Nominees for the Sheila A. Egoff Children’s Literature Prize for the best non-illustrated book written for children are:

  • Janis Bridger and Lara Jean Okihiro, Obaasan’s Boots (Second Story Press) 

  • Polly Horvath, Pine Island Visitors (Puffin Canada) 

  • Wanda John-Kehewin, Hopeless in Hope (HighWater Press) 

  • Julie Lawson, Out of the Dark (Nimbus Publishing) 

  • Andrea Warner (Author), Louise Reimer (Illustrator), Rise Up and Sing! Power, Protest, and Activism in Music (Greystone Books) 

And nominated for the Bill Duthie Booksellers’ Choice Award, which goes to the originating publisher and author(s) of the best book in terms of public appeal, initiative, design, production, and content, are: 

  • Sam George, with Jill Yonit Goldberg, Liam Belson, Dylan MacPhee, and Tanis Wilson, The Fire Still Burns: Life In and After Residential School (UBC Press, Purich Books) 

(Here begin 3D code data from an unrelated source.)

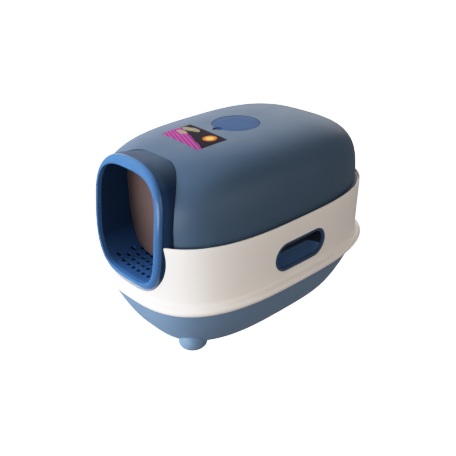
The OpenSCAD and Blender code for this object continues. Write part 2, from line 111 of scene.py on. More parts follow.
# Amounts of light and the tones that show them
TONES = [(t, t) for t in (0.12, 0.24, 0.36)]
TONES += [(0.48, 0.475), (0.66, 0.62), (0.9, 0.76), (1.2, 0.865), (1.5, 0.92), (1.9, 0.965)]


def metres(name, description, default):
    """A setting that is a length."""
    return FloatProperty(name=name, description=description, default=default, unit="LENGTH")


def amount(name, description, default):
    """A setting without a unit."""
    return FloatProperty(name=name, description=description, default=default)


def tilt(name, description, default):
    """A setting that is an angle."""
    return FloatProperty(name=name, description=description, default=default, subtype="ANGLE")


def paint(name, description, default):
    """A setting that is a colour."""
    return FloatVectorProperty(
        name=name, description=description, default=default, subtype="COLOR", size=3, min=0, max=1
    )


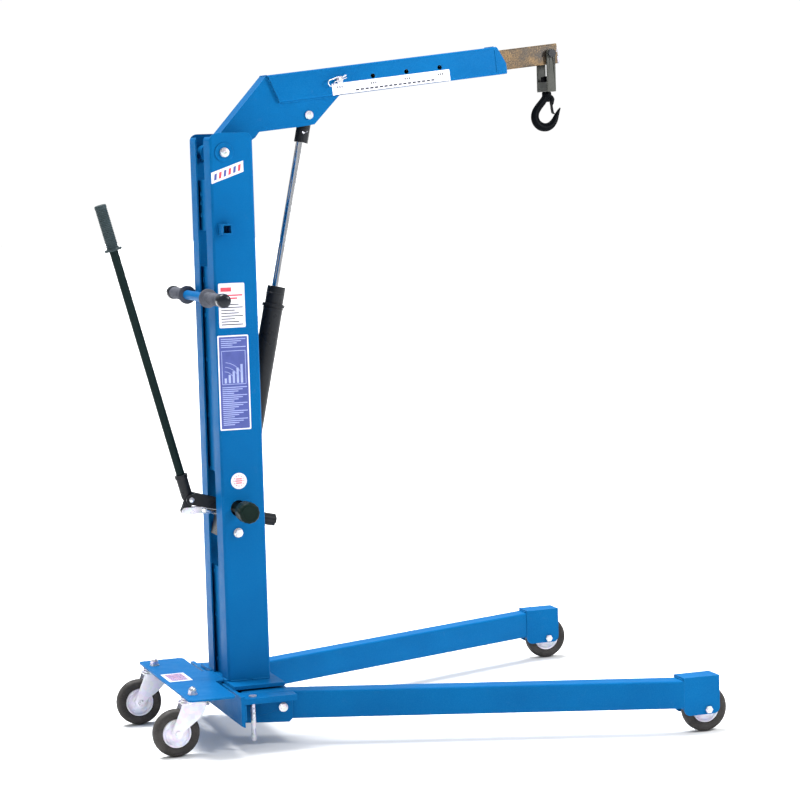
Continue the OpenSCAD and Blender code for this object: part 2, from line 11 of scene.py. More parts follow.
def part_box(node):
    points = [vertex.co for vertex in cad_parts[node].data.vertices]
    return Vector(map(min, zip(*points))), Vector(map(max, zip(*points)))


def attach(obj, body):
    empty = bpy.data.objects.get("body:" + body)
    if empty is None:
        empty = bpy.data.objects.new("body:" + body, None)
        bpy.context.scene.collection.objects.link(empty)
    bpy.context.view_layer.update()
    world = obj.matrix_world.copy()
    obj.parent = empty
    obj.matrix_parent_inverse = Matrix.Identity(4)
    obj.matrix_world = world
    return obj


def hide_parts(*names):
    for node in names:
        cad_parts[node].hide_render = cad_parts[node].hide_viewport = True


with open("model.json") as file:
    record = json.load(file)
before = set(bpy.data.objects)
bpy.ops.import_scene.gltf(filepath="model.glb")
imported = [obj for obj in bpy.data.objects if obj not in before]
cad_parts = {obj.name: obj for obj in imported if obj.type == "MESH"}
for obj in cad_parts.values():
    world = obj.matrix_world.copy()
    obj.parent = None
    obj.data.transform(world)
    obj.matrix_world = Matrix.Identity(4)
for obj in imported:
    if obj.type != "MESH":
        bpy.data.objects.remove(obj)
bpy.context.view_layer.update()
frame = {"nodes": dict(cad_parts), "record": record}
nodes = frame["nodes"]

# ------------------------------------------------------------------ places
# heights and offsets are in millimetres, x counted from the mast's centre line
mast_lo, mast_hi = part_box("mast_side_right")
MAST_X = (mast_lo.x + mast_hi.x) / 2
MAST_SIDE = -mast_lo.y * 1000
BOOM_RISE = math.radians(5.8)
RAM_TILT = math.radians(11.9)
LEVER_TILT = math.radians(14.7)
LEG_SPLAY = math.radians(20.25)
BOOM_AT = (600, 1769)
BOOM_PIVOT = (-20, 1559)
BOOM_HALF = 42
RAM_FOOT = (-17.3, 557.3)
RAM_PIN = (237.2, 1652.1)
RAM_AXIS = 23.3
LEVER_FOOT = (-124, 640)
LEVER_PIN = (-120, 642.1)
KNOB_AT = (-10, 64)
PUSH_BAR = (-78, 1181)
PLATE_TOP = 158.6
LEG_Y = 160.7
# first locking hole along and across the boom, and the step to the next
LOCK_HOLE = (-279.5, 2)
HOLE_PITCH = 96
HOOK_X = 936.6
LATCH_PIN = (951.5, 1681)


def at(x, y, z):
    """Row-frame point, in metres, from millimetres off the mast centre line."""
    return Vector((MAST_X + x / 1000, y / 1000, z / 1000))


def on_boom(u, y, v):
    """Point u along the boom and v above its centre line."""
    s, c = math.sin(BOOM_RISE), math.cos(BOOM_RISE)
    return at(BOOM_AT[0] + u * c - v * s, y, BOOM_AT[1] + u * s + v * c)


def on_ram(x, y, z):
    """Point z up the leaning ram from its foot bolt."""
    s, c = math.sin(RAM_TILT), math.cos(RAM_TILT)
    return at(RAM_FOOT[0] + x * c + z * s, y, RAM_FOOT[1] - x * s + z * c)


def on_lever(x, y, z):
    """Point z up the leaning pump lever."""
    s, c = math.sin(LEVER_TILT), math.cos(LEVER_TILT)
    return at(LEVER_FOOT[0] + x * c - z * s, y, LEVER_FOOT[1] + x * s + z * c)


def on_leg(side, x, y, z):
    """Point along a leg; y grows outwards on both sides (side -1 right, 1 left)."""
    s, c = math.sin(LEG_SPLAY), math.cos(LEG_SPLAY)
    return at(x * c - y * s, side * (LEG_Y + x * s + y * c), z)


def mast_side(u, v, w):
    """Point w proud of the mast's right side."""
    return at(u, -MAST_SIDE - w, v)


def boom_side(u, v, w):
    """Point w proud of the boom's right side."""
    return on_boom(u, -BOOM_HALF - w, v)


def plate_top(u, v, w):
    """Point w above the caster plate, u across the crane and v along it."""
    return at(v, u, PLATE_TOP + w)


# ------------------------------------------------------------------ materials
def node_material(name, metallic=0.0, specular=0.5):
    """Empty material with one shader; gives the material, its tree and the shader."""
    m = bpy.data.materials.new(name)
    m.use_nodes = True
    tree = m.node_tree
    tree.nodes.clear()
    out = tree.nodes.new("ShaderNodeOutputMaterial")
    shader = tree.nodes.new("ShaderNodeBsdfPrincipled")
    tree.links.new(shader.outputs[0], out.inputs[0])
    shader.inputs["Metallic"].default_value = metallic
    shader.inputs["Specular IOR Level"].default_value = specular
    return m, tree, shader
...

  • Jess Housty, Crushed Wild Mint (Nightwood Editions) 

  • Francine McCabe, Fleece and Fibre: Textile Producers of Vancouver Island and the Gulf Islands (Heritage House) 

  • Michael Nicoll Yahgulanaas, JAJ: A Haida Manga (Douglas & McIntyre) 

  • Henry Tsang, White Riot: The 1907 Anti-Asian Riots in Vancouver (Arsenal Pulp Press) 

The winners’ ceremony in the fall will be held at the University Golf Club, also celebrating the recipient of the 2024 Lieutenant Governor’s Award for Literary Excellence and the Borealis Prize: The Commissioner of Yukon Award for Literary Contribution. 

A selection of the shortlisted authors will be part of BC and Yukon Book Prizes On Tour—a reading tour taking finalists to schools and public venues in communities throughout B.C. and Yukon from May through September. 

A casual soirée to celebrate the shortlisted authors will be held on May 16 at 6:30 pm at Book Warehouse (632 West Broadway), and is free and open to the public. Finalist books will be available for purchase.